So he had had a lot of practice, and it's a kind of a mass
consciousness phenomenon that takes place. In a crowd,
people are receptive to images that they might not really be
receptive to in a conversation one-on-one; at least, they
are impacted in a way by those images. He used to tell his
story to a receptive crowd of eager seekers who wanted more
insight into their own spiritual practice.
He was saying the kind of things that you could relate to,
and there was a kind of reaction that took place between the
crowd and him. He was portrayed in such a way that he was
the master.

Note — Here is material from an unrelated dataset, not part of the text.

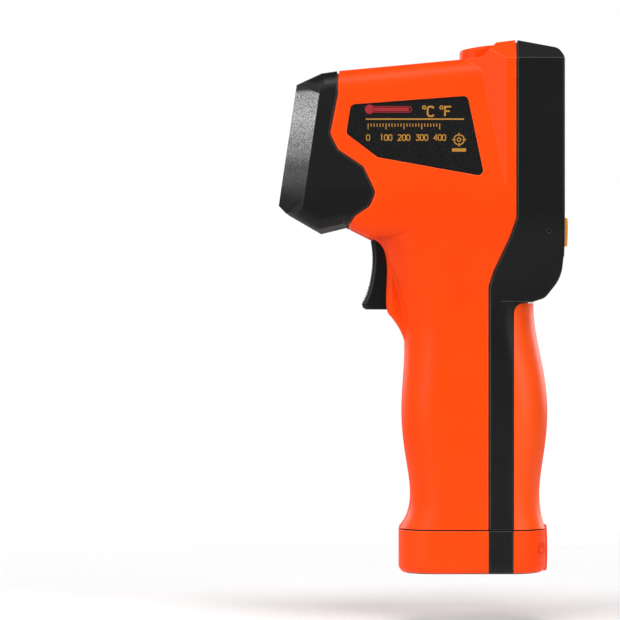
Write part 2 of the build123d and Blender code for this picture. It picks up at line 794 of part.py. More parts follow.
# ---- optics -------------------------------------------------------------------------------------
with BuildPart() as lens_barrel:
    disc(17.0, 43.0, 10.2, 0, OPTIC_Z)
    disc(33.6, 35.9, 12.5, 0, OPTIC_Z)
    disc(19.0, 43.0, 8.4, 0, OPTIC_Z, mode=Mode.SUBTRACT)
    disc(16.0, 20.0, 5.0, 0, OPTIC_Z, mode=Mode.SUBTRACT)
    for x in (-7.5, 7.5):
        disc(13.6, 17.0, 1.2, x, OPTIC_Z)
    disc(39.6, 43.0, 8.9, 0, OPTIC_Z, mode=Mode.SUBTRACT)
save(lens_barrel, "lens_barrel")

with BuildPart() as ir_lens:
    disc(40.2, 43.4, 8.6, 0, OPTIC_Z)
    with Locations((0, 43.4 - LENS_CURVE, OPTIC_Z)):
        Sphere(LENS_CURVE, mode=Mode.INTERSECT)
save(ir_lens, "ir_lens")

with BuildPart() as lens_retainer:
    disc(43.2, 46.0, 10.2, 0, OPTIC_Z)
    disc(43.0, 46.2, 8.0, 0, OPTIC_Z, mode=Mode.SUBTRACT)
    disc(41.9, 43.2, 8.6, 0, OPTIC_Z)
    disc(41.0, 46.2, 7.9, 0, OPTIC_Z, mode=Mode.SUBTRACT)
save(lens_retainer, "lens_retainer")

with BuildPart() as thermopile_sensor:
    disc(13.6, 14.4, 4.9, 0, OPTIC_Z)
    disc(14.4, 18.6, 4.2, 0, OPTIC_Z)
    disc(18.2, 18.6, 1.6, 0, OPTIC_Z, mode=Mode.SUBTRACT)
save(thermopile_sensor, "thermopile_sensor")

with BuildPart() as sensor_board:
    with BuildSketch(Plane.XZ.offset(-12.0)):
        with Locations((0, OPTIC_Z)):
            RectangleRounded(20, 20, 2)
    extrude(amount=-1.6)
save(sensor_board, "sensor_board")

with BuildPart() as sensor_ribbon:
    block((-4.0, 4.0), (board_back, 12.0), (129.6, 129.9))
save(sensor_ribbon, "sensor_ribbon")

with BuildPart() as optics_bracket:
    with BuildSketch(Plane.XZ.offset(-36.0)):
        Polygon(*mirrored([(17.6, 138.4), (20.2, 112.0), (20.2, 105.0)]), align=None)
        fillet(vertices(), radius=1.2)
        with Locations((0, OPTIC_Z)):
            Circle(10.25, mode=Mode.SUBTRACT)
        with Locations((0, LASER_Z)):
            Circle(3.05, mode=Mode.SUBTRACT)
        with Locations(*BRACKET_SPOTS):
            Circle(1.05, mode=Mode.SUBTRACT)
    extrude(amount=-2.0)
save(optics_bracket, "optics_bracket")

with BuildPart() as bracket_screws:
    for x, z in BRACKET_SPOTS:
        disc(31.0, 38.0, 0.9, x, z)
        disc(38.0, 39.2, 1.7, x, z)
        cross_slot(x, z, 39.2, 0.6)
save(bracket_screws, "bracket_screws")

with BuildPart() as laser_module:
    disc(24.0, 43.0, 3.0, 0, LASER_Z)
    disc(38.0, 43.0, 1.2, 0, LASER_Z, mode=Mode.SUBTRACT)
    chamfer(laser_module.faces().sort_by(Axis.Y)[0].edges(), length=0.4)
save(laser_module, "laser_module")

with BuildPart() as laser_window:
    disc(49.4, 50.4, 2.6, 0, LASER_Z)
save(laser_window, "laser_window")

# ---- battery bay -------------------------------------------------------------------------------------
with BuildPart() as battery_holder:
    with BuildSketch(Plane.XY.offset(19)):
        RectangleRounded(25.6, 13.6, 5.5)
    extrude(amount=37)
    with BuildSketch(Plane.XY.offset(19)):
        with Locations((-CELL_X, 0), (CELL_X, 0)):
            Circle(CELL_R + 0.4)
    extrude(amount=34.8, mode=Mode.SUBTRACT)
save(battery_holder, "battery_holder")

for side, label in ((-1, "battery_left"), (1, "battery_right")):
    with BuildPart() as cell:
        with BuildSketch(Plane.XY.offset(CELL_LOW)):
            with Locations((side * CELL_X, 0)):
                Circle(CELL_R)
        extrude(amount=CELL_LENGTH - 0.8)
        fillet(cell.edges().filter_by(GeomType.CIRCLE), radius=0.4)
        with BuildSketch(Plane.XY.offset(CELL_LOW + CELL_LENGTH - 0.8)):
            with Locations((side * CELL_X, 0)):
                Circle(1.9)
        extrude(amount=0.8)
    save(cell, label)

with BuildPart() as contact_tabs:
    for side in (-1, 1):
        x = sorted((side * 2.0, side * 9.4))
        block(x, (-3.0, 3.0), (53.2, 53.7))
        block(sorted((side * CELL_X - 0.8, side * CELL_X + 0.8)), (-0.8, 0.8), (52.1, 53.2))
save(contact_tabs, "contact_tabs")

with BuildPart() as battery_leads:
    for side in (-1, 1):
        with BuildLine():
            FilletPolyline(
                (side * 2.8, 0, 56.1), (side * 2.8, 0, 84), (side * 2.8, -9, 92),
                (side * 2.8, board_back + 0.1, 92), radius=3)
        with BuildSketch(Plane.XY.offset(56.1)):
            with Locations((side * 2.8, 0)):
                Circle(0.6)
        sweep()
save(battery_leads, "battery_leads")

with BuildPart() as housing_screws:
    for x, z in SCREW_SPOTS:
        disc(-13.4, 1.0, 0.9, x, z)
        disc(-15.2, -13.4, 2.0, x, z)
        cross_slot(x, z, -15.2, -0.8)
save(housing_screws, "housing_screws")

# ---- battery cap and its lock -----------------------------------------------------------------------
cap_outer = cap_form()
with BuildPart() as cap_core_block:
    with BuildSketch():
        with Locations((0, CAP_MID_Y)):
            RectangleRounded(CAP_WIDE - 2 * CAP_SKIN, CAP_DEEP - 2 * CAP_SKIN, CAP_CORNER - CAP_SKIN)
    extrude(amount=CAP_TOP)
cap_core = cap_core_block.part

with BuildPart() as battery_cap_core:
    add(cap_core)
    block((-30, 30), (PANEL_EDGE_Y + 0.15, SPLIT_LOW_Y - 0.15), (0, CAP_TOP))
    add(cap_outer, mode=Mode.INTERSECT)
    extrude(spigot_sketch(CAP_FLOOR), amount=SPIGOT_TOP - CAP_FLOOR)
    extrude(spigot_sketch(CAP_FLOOR, SPIGOT_WALL), amount=SPIGOT_TOP, mode=Mode.SUBTRACT)
    disc(-30, -18.9, BOSS_R + 0.01, 0, LOCK_Z, mode=Mode.SUBTRACT)
    disc(-19, -10, 1.7, 0, LOCK_Z, mode=Mode.SUBTRACT)
save(battery_cap_core, "battery_cap_core")

with BuildPart() as battery_cap_front:
    add(cap_outer)
    block((-30, 30), (-60, SPLIT_LOW_Y + 0.15), (-1, 20), mode=Mode.SUBTRACT)
    add(cap_core, mode=Mode.SUBTRACT)
save(battery_cap_front, "battery_cap_front")

with BuildPart() as battery_cap_rear:
    add(cap_outer)
    block((-30, 30), (PANEL_EDGE_Y - 0.15, 60), (-1, 20), mode=Mode.SUBTRACT)
    add(cap_core, mode=Mode.SUBTRACT)
    disc(BOSS_FACE_Y, -18.9, BOSS_R, 0, LOCK_Z)
    rim = battery_cap_rear.faces().sort_by(Axis.Y)[0].edges()
    fillet(rim, radius=0.4)
    plate(lock_pocket(), -30, LOCK_FLOOR_Y, mode=Mode.SUBTRACT)
    disc(-30, -10, 1.7, 0, LOCK_Z, mode=Mode.SUBTRACT)
save(battery_cap_rear, "battery_cap_rear")

with BuildPart() as lock_disc:
    plate(lock_outline(), BOSS_FACE_Y, LOCK_FLOOR_Y - 0.1)
    disc(LOCK_FLOOR_Y - 0.1, CAM_Y + 1.2, 1.6, 0, LOCK_Z)
    block((-1.0, 1.0), (BOSS_FACE_Y - 1, BOSS_FACE_Y + 1.2), (LOCK_Z - 4.6, LOCK_Z + 5.4),
          mode=Mode.SUBTRACT)
save(lock_disc, "lock_disc")

with BuildPart() as lock_cam:
    with BuildSketch(Plane.XZ.offset(-CAM_Y)):
        with Locations((0, LOCK_Z)):
            Circle(2.9)
        with Locations((0, LOCK_Z + 4.2)):
            Rectangle(2.6, 8.4)
        with Locations((0, LOCK_Z)):
            Circle(1.6, mode=Mode.SUBTRACT)
    extrude(amount=-1.2)
save(lock_cam, "lock_cam")

with BuildPart() as cap_gasket:
    with BuildSketch(Plane.XY.offset(CAP_TOP)):
        with Locations((0, CAP_MID_Y)):
            RectangleRounded(CAP_WIDE - 3.0, CAP_DEEP - 3.0, CAP_CORNER - 1.5)
    extrude(amount=0.3)
    extrude(spigot_sketch(CAP_TOP), amount=1, mode=Mode.SUBTRACT)
    disc(-30, -13, BOSS_R + 0.1, 0, LOCK_Z, mode=Mode.SUBTRACT)
save(cap_gasket, "cap_gasket")

with BuildPart() as cap_contact_plate:
    block((-10.0, 10.0), (-3.5, 3.5), (CAP_FLOOR, CAP_FLOOR + 0.5))
save(cap_contact_plate, "cap_contact_plate")

with BuildPart() as cap_contact_springs:
    for side in (-1, 1):
        with BuildLine():
            coil = Helix(pitch=1.2, height=CELL_LOW - CAP_FLOOR - 1.3, radius=3.0,
                         center=(side * CELL_X, 0, CAP_FLOOR + 0.9))
        with BuildSketch(Plane(origin=coil @ 0, z_dir=coil % 0)):
            Circle(0.3)
        sweep(is_frenet=True)
save(cap_contact_springs, "cap_contact_springs")
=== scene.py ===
import math

import bmesh
import bpy
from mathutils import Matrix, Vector
from mathutils.bvhtree import BVHTree


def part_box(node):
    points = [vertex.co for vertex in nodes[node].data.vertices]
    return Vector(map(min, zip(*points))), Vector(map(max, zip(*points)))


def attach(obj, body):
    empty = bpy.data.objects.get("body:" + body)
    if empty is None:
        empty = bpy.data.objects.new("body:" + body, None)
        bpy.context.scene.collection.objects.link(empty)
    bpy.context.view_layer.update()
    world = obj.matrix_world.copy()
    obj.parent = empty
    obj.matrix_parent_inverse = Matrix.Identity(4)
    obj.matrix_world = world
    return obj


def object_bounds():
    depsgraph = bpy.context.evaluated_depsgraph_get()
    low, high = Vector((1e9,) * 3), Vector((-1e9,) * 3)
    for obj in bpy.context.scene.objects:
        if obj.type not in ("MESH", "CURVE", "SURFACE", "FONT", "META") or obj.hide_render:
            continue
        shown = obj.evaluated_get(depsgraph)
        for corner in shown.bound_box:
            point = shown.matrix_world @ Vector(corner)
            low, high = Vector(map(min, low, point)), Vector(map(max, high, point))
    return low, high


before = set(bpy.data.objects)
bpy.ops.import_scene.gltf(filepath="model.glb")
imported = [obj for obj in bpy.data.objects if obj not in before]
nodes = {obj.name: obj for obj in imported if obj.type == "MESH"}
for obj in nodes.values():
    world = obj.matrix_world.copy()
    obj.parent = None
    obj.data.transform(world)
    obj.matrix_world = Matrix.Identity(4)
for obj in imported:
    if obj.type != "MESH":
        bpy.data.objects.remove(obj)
cad_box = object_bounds()
scene = bpy.context.scene
scene.view_settings.view_transform = "Standard"
scene.view_settings.look = "None"

MM = 0.001
EDGE = 0.00035  # radius at which sharp plastic edges seem rounded
EDGE_HIGHLIGHT_REACH = 0.0002  # how far the painted edge highlight reaches from a sharp edge
EDGE_SAMPLES = 6

# ---------------------------------------------------------------- materials

def new_material(name):
    """A material with an empty tree, its Principled shader and a link helper."""
    made = bpy.data.materials.new(name)
    made.use_nodes = True
    tree = made.node_tree
    tree.nodes.clear()
    out = tree.nodes.new("ShaderNodeOutputMaterial")
    shader = tree.nodes.new("ShaderNodeBsdfPrincipled")
    tree.links.new(shader.outputs["BSDF"], out.inputs["Surface"])
    return made, tree, shader


def coordinates(tree):
    """Object coordinates, which are metres in the row frame."""
    found = tree.nodes.get("Coordinates")
    if found is None:
        found = tree.nodes.new("ShaderNodeTexCoord")
        found.name = "Coordinates"
    return found.outputs["Object"]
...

He was the one who was sitting on the throne up
on the stage.
Caller #4: So what you are saying is that every
thirteen year old boy who would have that type of training
and background could be able to perform that way.
Bob: I'm not saying that everyone would be able to.
Obviously, you would have to have certain aptitude for
Caller #4: And charisma.
Bob: Yes. Charisma is the concept we are talking
about. In fact, it's not only the capacity on the part of
the individual to speak with absolute authority, but it must
also be reciprocated by the crowd. The crowd must be
receptive to it.
For example, I have been with this same person in lots of
situations where he would not seem significant. You wouldn't
notice him. In fact, for the most part, he had a very
difficult time with just getting people's attention or
handling normal day-to-day interaction with people. When he
was out on the stage on that throne, speaking into the
microphone and being amplified, he had the charisma.
Host: There have been many young people who have been
religious leaders in the past. There is a young kid now who
Bob: Krishnamurti was another example of someone who
was picked out at an early age to play that role. Of course,
when he got older, he realised that wasn't correct. He bowed
out. I sort of hold that out for Maharaji too. Maybe
someday, he'll let these people go and he'll quit squeezing
them for their money. It would probably be in everybody's
best interests if he would do that. He hasn't reached that
point yet. [Editor's Note: Click here
to read Krishnamurti's resignation speech.]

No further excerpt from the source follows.